WORK TO DO: Your task is to copy the material exactly.
--- DATA ---
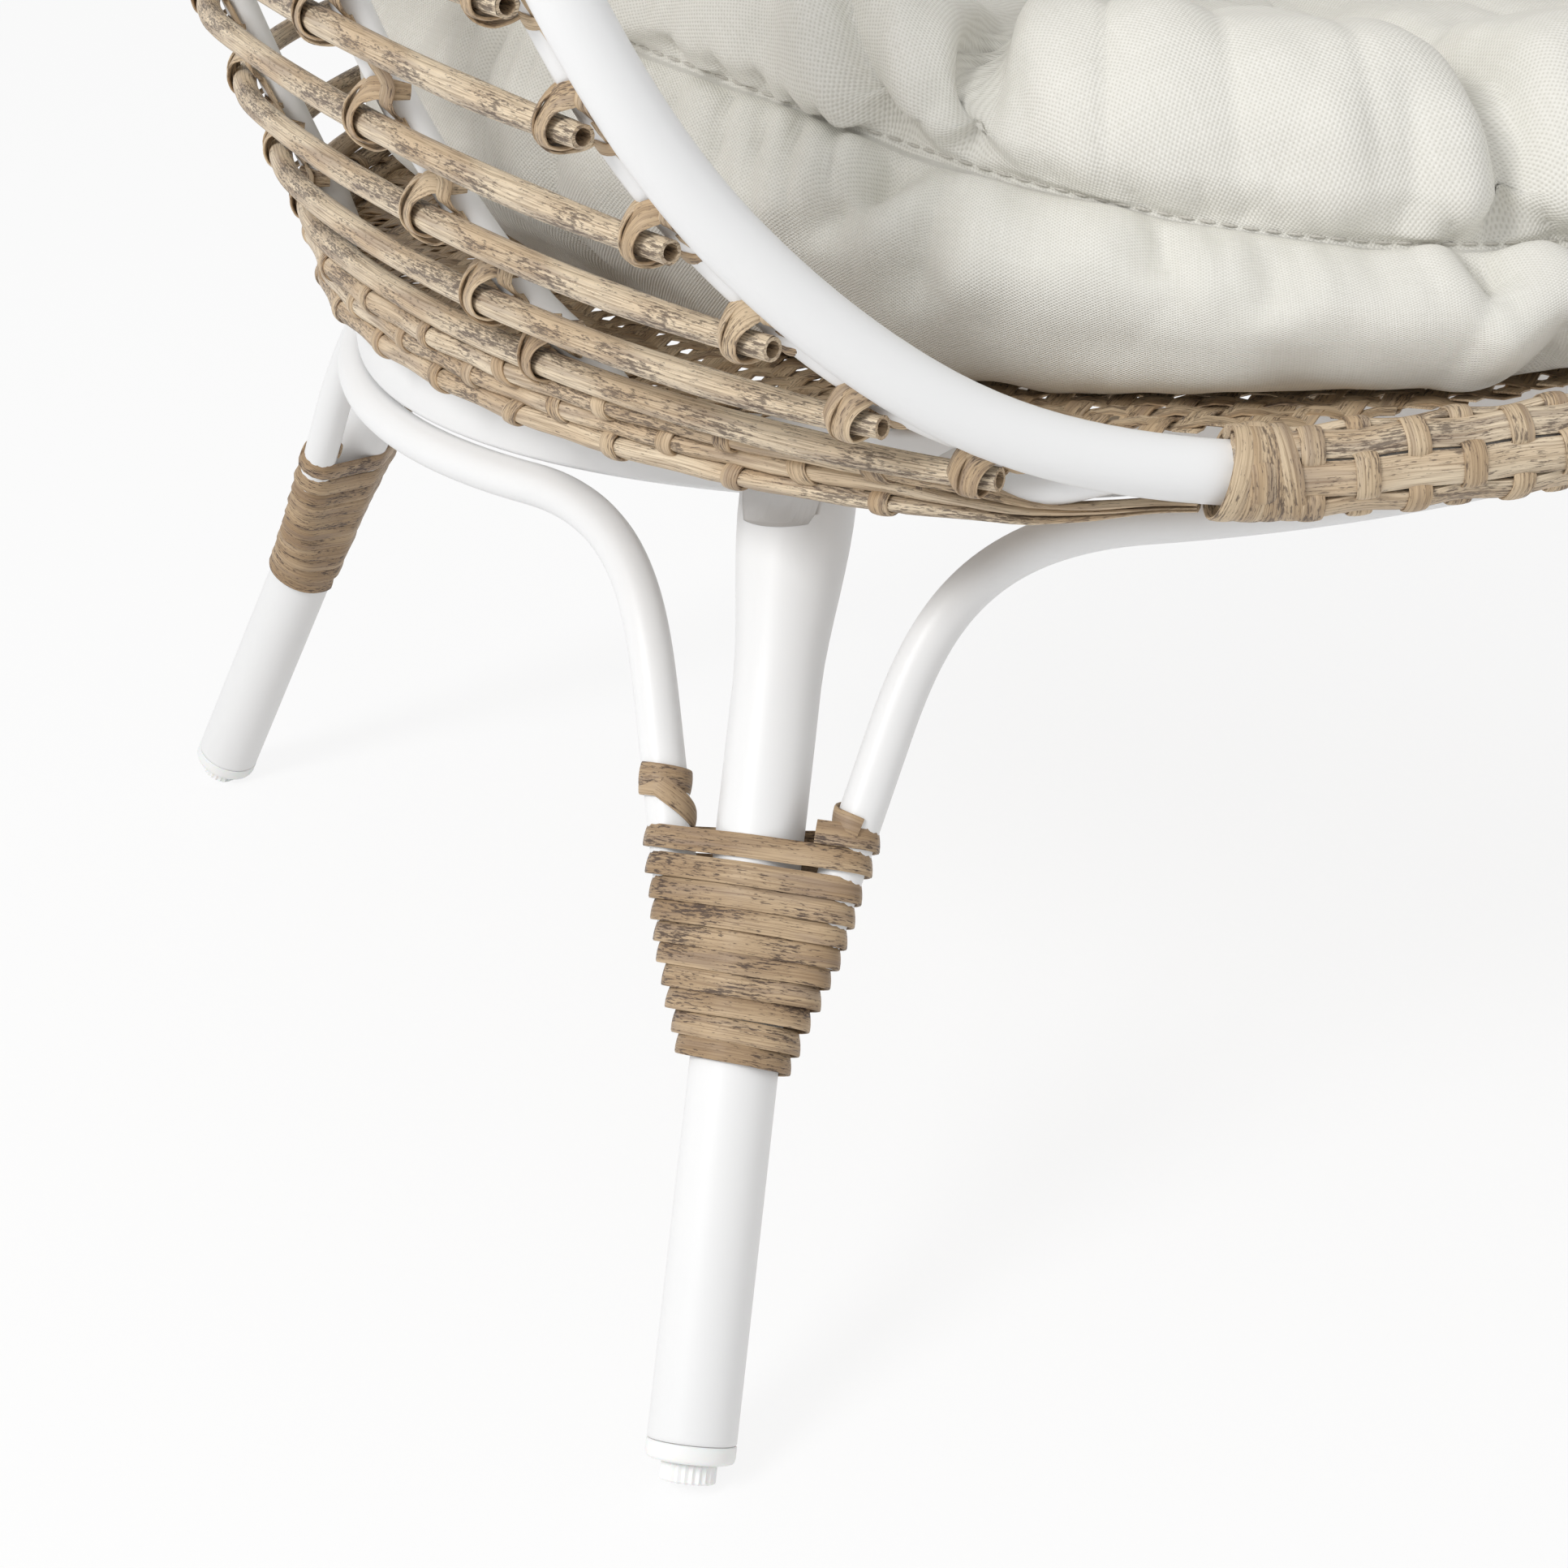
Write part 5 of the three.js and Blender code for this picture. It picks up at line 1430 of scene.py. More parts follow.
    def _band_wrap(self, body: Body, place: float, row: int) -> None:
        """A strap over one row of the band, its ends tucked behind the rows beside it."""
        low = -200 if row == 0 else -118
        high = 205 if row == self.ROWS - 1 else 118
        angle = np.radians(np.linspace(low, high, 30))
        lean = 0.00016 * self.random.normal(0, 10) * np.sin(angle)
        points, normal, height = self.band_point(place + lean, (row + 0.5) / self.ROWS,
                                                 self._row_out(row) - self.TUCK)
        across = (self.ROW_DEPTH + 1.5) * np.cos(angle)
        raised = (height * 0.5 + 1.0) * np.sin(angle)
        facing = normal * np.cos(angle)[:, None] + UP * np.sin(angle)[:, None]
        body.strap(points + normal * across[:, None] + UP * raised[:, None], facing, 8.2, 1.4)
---
RESULT OF THIS TASK:
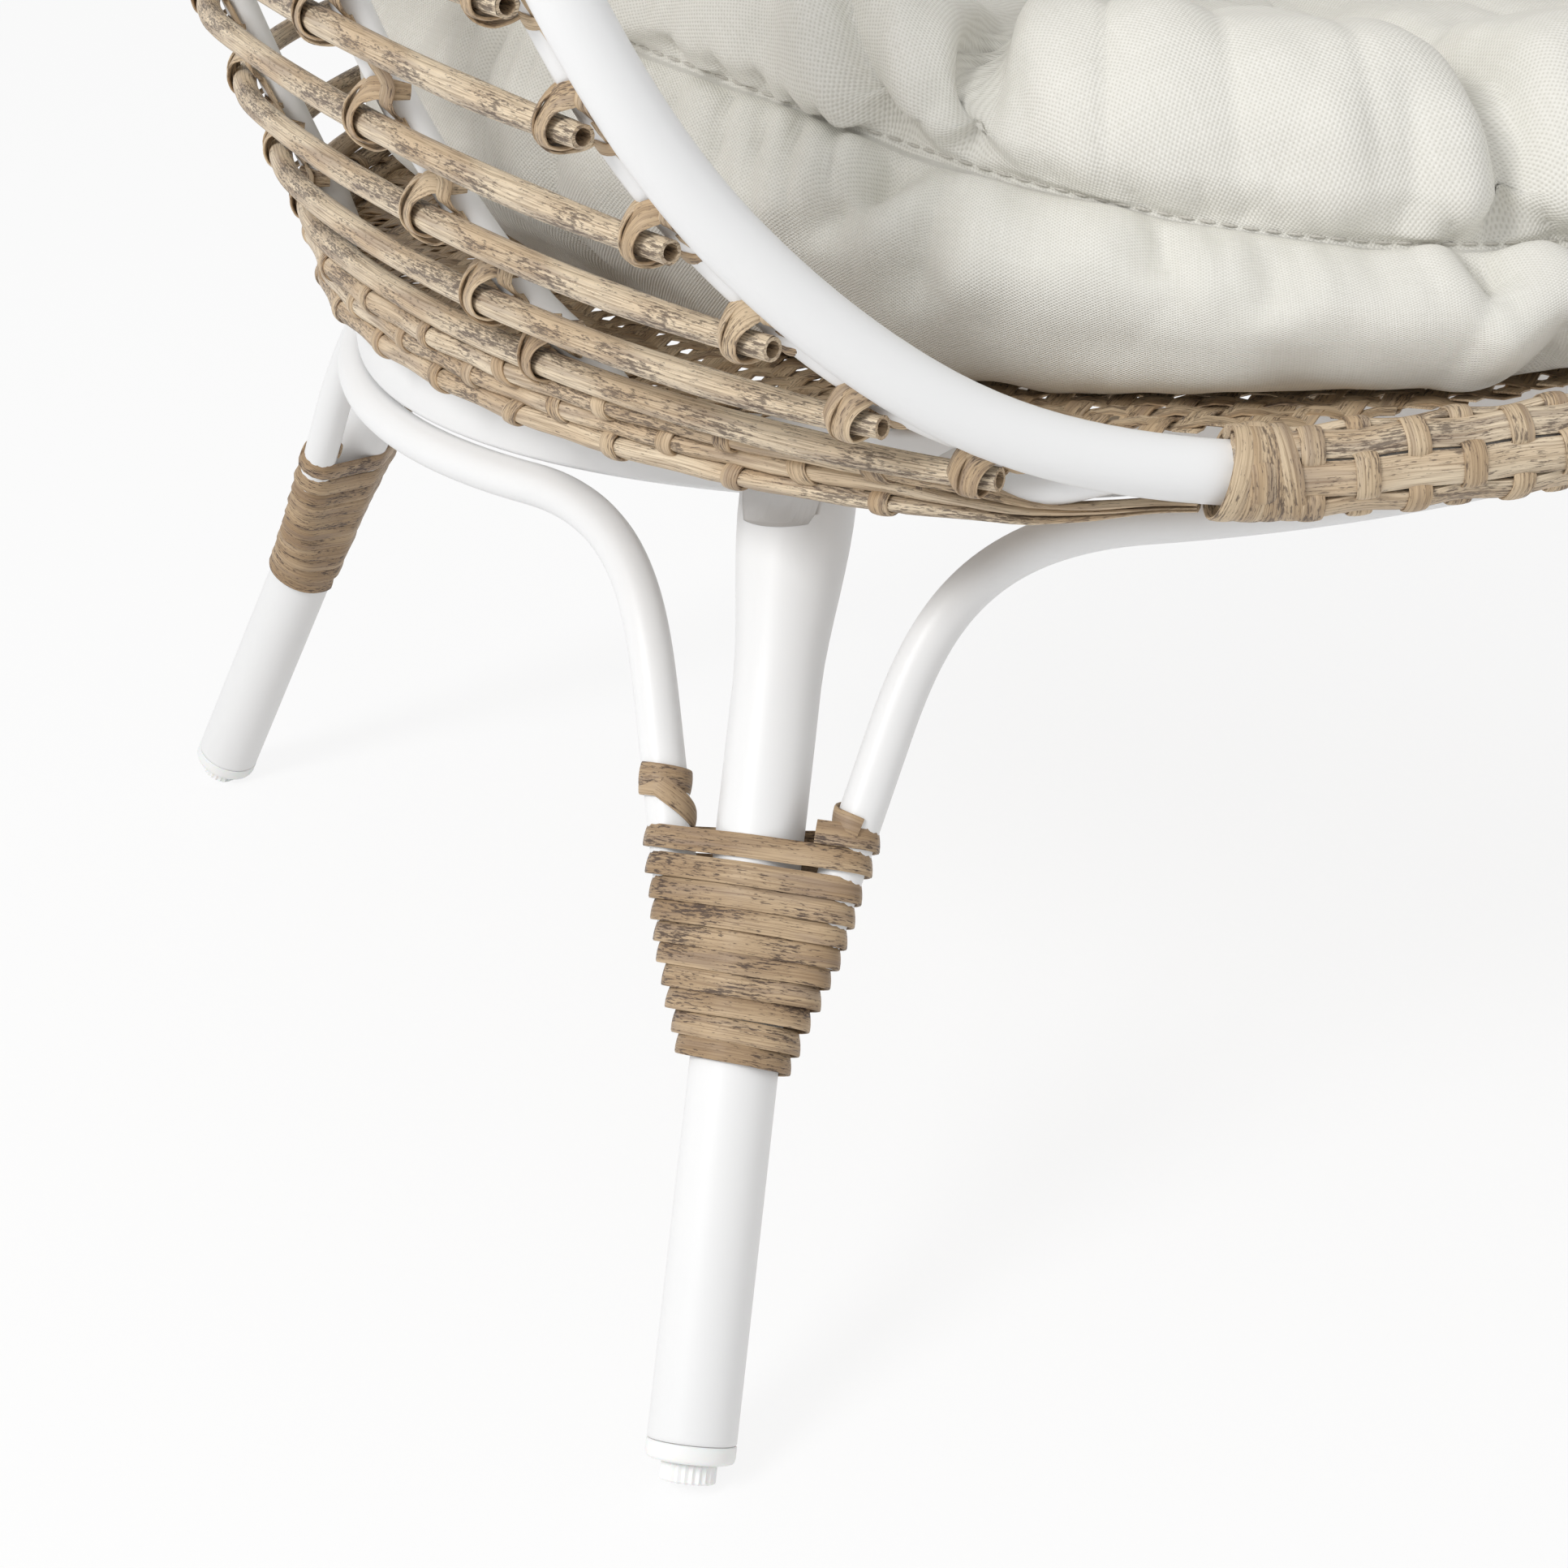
Write part 5 of the three.js and Blender code for this picture. It picks up at line 1430 of scene.py. More parts follow.
    def _band_wrap(self, body: Body, place: float, row: int) -> None:
        """A strap over one row of the band, its ends tucked behind the rows beside it."""
        low = -200 if row == 0 else -118
        high = 205 if row == self.ROWS - 1 else 118
        angle = np.radians(np.linspace(low, high, 30))
        lean = 0.00016 * self.random.normal(0, 10) * np.sin(angle)
        points, normal, height = self.band_point(place + lean, (row + 0.5) / self.ROWS,
                                                 self._row_out(row) - self.TUCK)
        across = (self.ROW_DEPTH + 1.5) * np.cos(angle)
        raised = (height * 0.5 + 1.0) * np.sin(angle)
        facing = normal * np.cos(angle)[:, None] + UP * np.sin(angle)[:, None]
        body.strap(points + normal * across[:, None] + UP * raised[:, None], facing, 8.2, 1.4)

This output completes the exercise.